1

I'm making a little website with german and french content. Some of the documents display text correctly, even though all umlauts are written as äöü and not with codes. Other docs need the codes but I can't find the difference between the documents.

When trying to google for an answer, I can only find tons of code references but no explanation why some docs don't need them.

Balz Guenat
  • 1,552
  • 2
  • 15
  • 35

3 Answers3

3

Any HTML document (or any text document for that matter) is encoded to a certain encoding - this is a mapping between the characters and the values representing them. Different encodings mean different characters.

Many pages use UTF-8 a Unicode encoding and they state so either in the HTTP header or in a Meta tag (Content-Type) on the page itself - such pages can use most characters directly.
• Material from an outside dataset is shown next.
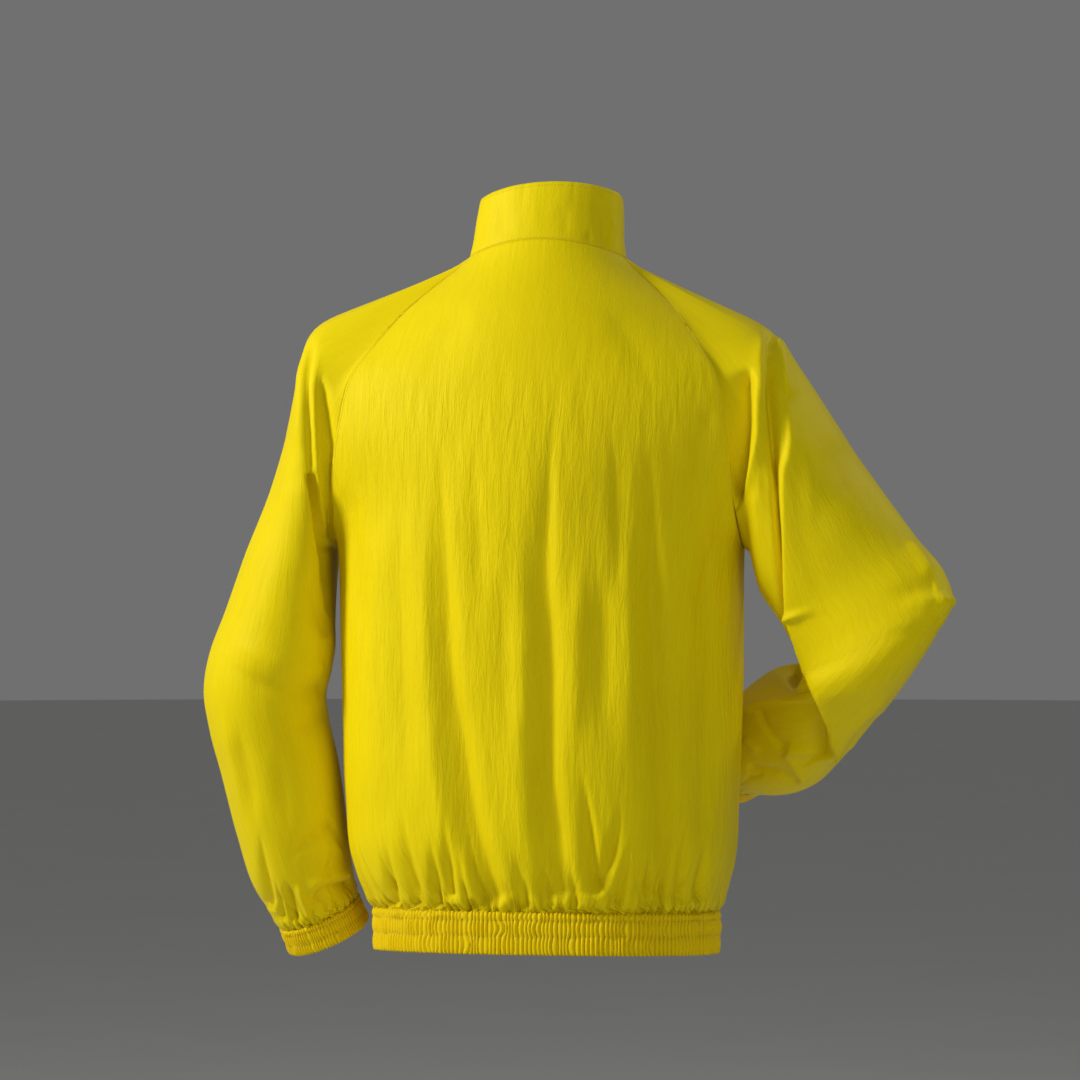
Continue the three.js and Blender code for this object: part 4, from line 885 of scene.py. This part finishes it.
def ring_points(rings, i):
    top, foot, back = rings["top"][i], rings["foot"][i], rings["back"][i]
    angle = math.pi - 2 * math.pi * np.arange(SLEEVE_COLUMNS) / SLEEVE_COLUMNS
    power = 2 / rings["square"][i]
    rise = np.sign(np.cos(angle)) * np.abs(np.cos(angle)) ** power
    out = np.sign(np.sin(angle)) * np.abs(np.sin(angle)) ** power
    front = back * rings["front"][i] / np.linalg.norm(back)
    centre = (top + foot) / 2
    reach = np.where(out[:, None] > 0, back[None], front[None])
    return centre + rise[:, None] * (top - centre) + out[:, None] * reach


def sleeve_grid(rings, side, row_count):
    """Rows from the cuff seam to the armhole; columns such that the cloth faces out."""
    lines = np.array([armhole(side)] + [ring_points(rings, i) for i in range(len(rings["square"]))])
    gaps = np.linalg.norm(np.diff(lines, axis=0), axis=-1).mean(axis=1)
    keys = np.concatenate([[0], np.cumsum(gaps)])
    t = np.linspace(0, keys[-1], row_count + 1)
    grid = smooth(keys[1:], lines[1:], np.maximum(t, keys[1]))
    first = t < keys[1]
    share = (t[first] / keys[1])[:, None, None]
    grid[first] = lines[0] * (1 - share) + lines[1] * share
    relaxed(grid, first.sum(), first.sum() / 2, 16)
    if side > 0:
        grid = np.concatenate([grid[:, :1], grid[:, :0:-1]], axis=1)
    return grid[::-1].copy()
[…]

You should read The Absolute Minimum Every Software Developer Absolutely, Positively Must Know About Unicode and Character Sets (No Excuses!).

Oded
  • 489,969
  • 99
  • 883
  • 1,009
  • Here are two pages, [one](http://rebbergleist.ch/subpages/advent.html) being able to display the special e directly and [one](http://rebbergleist.ch/subpages/nordicwalking.html) that is not. There are no differences in the settings as to which charset they use. – Balz Guenat May 10 '12 at 08:59
  • @Coloneljesus - Neither of those are _pages_. They are HTML fragments. And from looking at the page _source_, they are displaying exactly right. – Oded May 10 '12 at 09:01
  • Looking at the source gave me the idea that the problem isn't in my code but in the encoding of the file. Turns out that the encoding setting in Notepad++ was different. Converted to UTF-8 and it works now. Thanks! – Balz Guenat May 10 '12 at 09:05
0

1) charset-declaration in the html-code (meta) 2) the encoding of your documents. For example... if you're working with UTF-8 and there is ONE document (for example a js-file) in ISO 8859-1 then some browsers will show you the site in ISO 8859-1 wich destroys your äöüß, ...

Sindhara
  • 1,423
  • 13
  • 20
0

Because, per the HTML specification:

Authoring tools (e.g., text editors) may encode HTML documents in the character encoding of their choice

Some documents use an encoding (such as iso‑8859‑1, or Windows‑1252, or utf‑8) that can represent the character ä directly; others use an encoding (such as us‑ascii) that cannot, and therefore need to use the character entity reference ä.

Brian Nixon
  • 9,398
  • 1
  • 18
  • 24